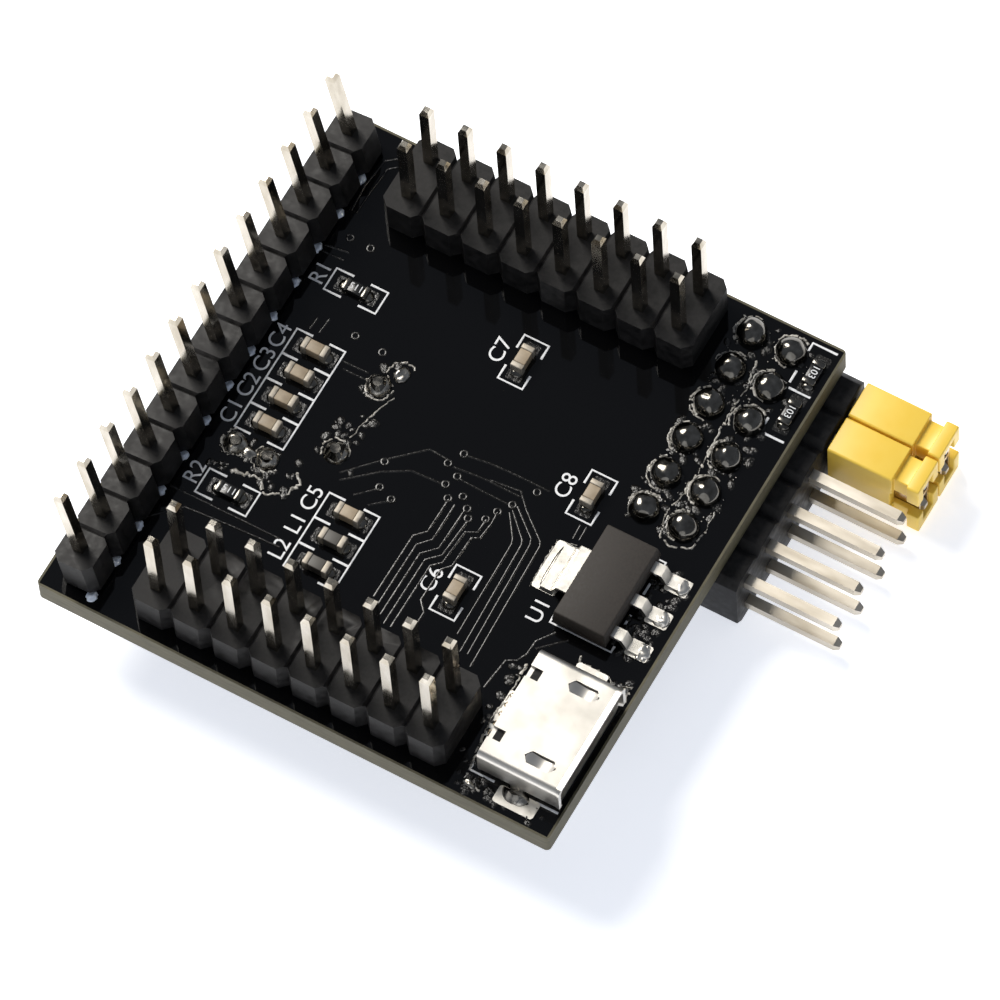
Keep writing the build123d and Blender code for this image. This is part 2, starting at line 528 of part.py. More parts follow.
with BuildPart() as crystal_leads:
    with BuildSketch(Plane.XY.offset(UNDER - CRYSTAL_RIM)):
        with Locations(*[(CRYSTAL_X, y) for y in crystal_lead_ys]):
            Circle(CRYSTAL_LEAD)
    extrude(amount=BOARD_T + CRYSTAL_RIM + CRYSTAL_ABOVE)
save(crystal_leads, "crystal_leads")
with BuildPart() as crystal_solder:
    with Locations(*[(CRYSTAL_X, y, 0) for y in crystal_lead_ys]):
        Cone(*CRYSTAL_CONE, align=(Align.CENTER, Align.CENTER, Align.MIN))
    add(crystal_leads.part, mode=Mode.SUBTRACT)
save(crystal_solder, "crystal_solder")

# ---- Watch crystal: small can lying under the board, its two wires turned up through it ----
watch_z = UNDER - WATCH_RADIUS
watch_foot_y = WATCH_Y - WATCH_END
with BuildPart() as watch_can:
    with BuildSketch(Plane(origin=(WATCH_X, watch_foot_y, watch_z), x_dir=(1, 0, 0), z_dir=(0, -1, 0))):
        Circle(WATCH_RADIUS)
    extrude(amount=WATCH_LONG)
    fillet(edges().group_by(Axis.Y)[0], radius=WATCH_EDGE)
save(watch_can, "watch_crystal_can")
with BuildPart() as watch_leads:
    for lead_x, turn_in in zip(watch_lead_xs, (1, -1)):
        near_x = WATCH_X - turn_in * WATCH_ROOT
        with BuildSketch(Plane.XY.offset(watch_z - WATCH_LEAD / 2)):
            with BuildLine():
                Polyline((near_x, watch_foot_y), (near_x, watch_foot_y + WATCH_STRAIGHT),
                         (lead_x, WATCH_Y))
            trace(line_width=WATCH_LEAD)
        extrude(amount=WATCH_LEAD)
        with BuildSketch(Plane.XY.offset(watch_z - WATCH_LEAD / 2)):
            with Locations((lead_x, WATCH_Y)):
                Circle(WATCH_LEAD / 2)
        extrude(amount=WATCH_ABOVE - watch_z + WATCH_LEAD / 2)
save(watch_leads, "watch_crystal_leads")
with BuildPart() as watch_solder:
    with Locations(*[(x, WATCH_Y, 0) for x in watch_lead_xs]):
        Cone(*WATCH_CONE, align=(Align.CENTER, Align.CENTER, Align.MIN))
    add(watch_leads.part, mode=Mode.SUBTRACT)
save(watch_solder, "watch_crystal_solder")

# ---- Reset button under the board: base, snap dome, pressed cover and plunger ----
button_floor = UNDER - BUTTON_BASE


def button_plane(z):
    return Plane(origin=(BUTTON_X, BUTTON_Y, z), x_dir=(1, 0, 0), z_dir=(0, 0, -1))


with BuildPart() as button_base:
    with BuildSketch(button_plane(UNDER)):
        Rectangle(BUTTON, BUTTON)
        chamfer(vertices(), length=BUTTON_CORNER)
    extrude(amount=BUTTON_BASE)
    with BuildSketch(button_plane(button_floor + WELL_DEEP)):
        Circle(WELL_RADIUS)
    extrude(amount=WELL_DEEP, mode=Mode.SUBTRACT)
save(button_base, "button_base")
with BuildPart() as button_dome:
    with BuildSketch(button_plane(button_floor + WELL_DEEP)):
        Circle(WELL_RADIUS - DOME_SLACK)
    extrude(amount=DOME_THICK)
save(button_dome, "button_dome")
with BuildPart() as button_cover:
    with BuildSketch(button_plane(button_floor)):
        Rectangle(BUTTON, BUTTON)
        chamfer(vertices(), length=BUTTON_CORNER)
        Circle(PLUNGER_RADIUS + PLUNGER_SLACK, mode=Mode.SUBTRACT)
    extrude(amount=BUTTON_COVER)
save(button_cover, "button_cover")
with BuildPart() as button_plunger:
    with BuildSketch(button_plane(button_floor + FLANGE_GAP)):
        Circle(PLUNGER_RADIUS)
    extrude(amount=FLANGE_GAP + BUTTON_COVER + PLUNGER_OUT)
    chamfer(edges().group_by(Axis.Z)[0], length=PLUNGER_EDGE)
    with BuildSketch(button_plane(button_floor + FLANGE_GAP + FLANGE_THICK)):
        Circle(FLANGE_RADIUS)
    extrude(amount=FLANGE_THICK)
    with BuildSketch(button_plane(button_floor + FLANGE_GAP + FLANGE_THICK + STEM_LONG)):
        Circle(STEM_RADIUS)
    extrude(amount=STEM_LONG)
save(button_plunger, "button_plunger")
with BuildPart() as button_terminals:
    for turn in (0, 180):
        for dy in (-BUTTON_LEG_Y, BUTTON_LEG_Y):
            with BuildSketch(upright(BUTTON_X, BUTTON_Y + dy, UNDER, turn)):
                with BuildLine():
                    gull_profile(BUTTON / 2, BUTTON / 2 + BUTTON_LEG_REACH, BUTTON_LEG_RUN,
                                 BUTTON_LEG_THICK, BUTTON / 2, side=-1)
                make_face()
            extrude(amount=BUTTON_LEG_WIDE / 2, both=True)
save(button_terminals, "button_terminals")

# ---- Lamps and small chips on the underside ----
chips("led", [(-10.0, 9.0, ALONG_X), (-10.0, 7.0, ALONG_X)], LED_H, upward=False)
chips("under_capacitor", [(3.2, 7.3, ALONG_X), (-0.6, 7.3, ALONG_X), (7.0, 7.3, ALONG_X),
                          (3.2, -9.2, ALONG_X), (0.6, -9.2, ALONG_X), (-10.1, 1.6, ALONG_Y),
                          (-12.0, 1.6, ALONG_Y)], CAPACITOR_H, upward=False)
chips("under_resistor", [(-7.2, 9.0, ALONG_X), (-7.2, 7.0, ALONG_X), (5.8, -9.2, ALONG_X),
                         (-4.2, 9.0, ALONG_X)], RESISTOR_H, upward=False)
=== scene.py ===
import bpy
import bmesh
import math
import random
from mathutils import Matrix, Quaternion, Vector, noise


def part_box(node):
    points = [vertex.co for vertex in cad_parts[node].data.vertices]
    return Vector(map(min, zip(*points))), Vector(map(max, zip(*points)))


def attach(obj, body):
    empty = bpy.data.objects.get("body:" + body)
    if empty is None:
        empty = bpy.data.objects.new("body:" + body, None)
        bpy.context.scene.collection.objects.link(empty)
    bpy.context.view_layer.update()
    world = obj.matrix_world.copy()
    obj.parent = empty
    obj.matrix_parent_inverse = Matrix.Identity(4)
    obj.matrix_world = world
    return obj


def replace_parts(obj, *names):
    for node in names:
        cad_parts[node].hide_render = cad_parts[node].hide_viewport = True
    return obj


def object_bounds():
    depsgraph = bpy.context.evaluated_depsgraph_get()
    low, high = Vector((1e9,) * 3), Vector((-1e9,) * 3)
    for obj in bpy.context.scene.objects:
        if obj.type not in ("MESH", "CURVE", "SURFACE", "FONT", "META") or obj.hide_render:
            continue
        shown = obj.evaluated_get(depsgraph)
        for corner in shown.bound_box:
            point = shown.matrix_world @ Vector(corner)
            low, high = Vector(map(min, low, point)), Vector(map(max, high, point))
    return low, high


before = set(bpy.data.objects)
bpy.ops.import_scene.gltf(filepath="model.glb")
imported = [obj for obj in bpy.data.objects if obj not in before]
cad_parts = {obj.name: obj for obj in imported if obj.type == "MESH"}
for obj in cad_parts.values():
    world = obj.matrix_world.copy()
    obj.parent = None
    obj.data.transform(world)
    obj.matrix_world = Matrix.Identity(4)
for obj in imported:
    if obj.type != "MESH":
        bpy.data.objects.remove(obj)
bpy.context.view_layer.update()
MM = 0.001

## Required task
Select every line in the material above where the string "empty" occurs, and copy it.

## Completed task
    empty = bpy.data.objects.get("body:" + body)
    if empty is None:
        empty = bpy.data.objects.new("body:" + body, None)
        bpy.context.scene.collection.objects.link(empty)
    obj.parent = empty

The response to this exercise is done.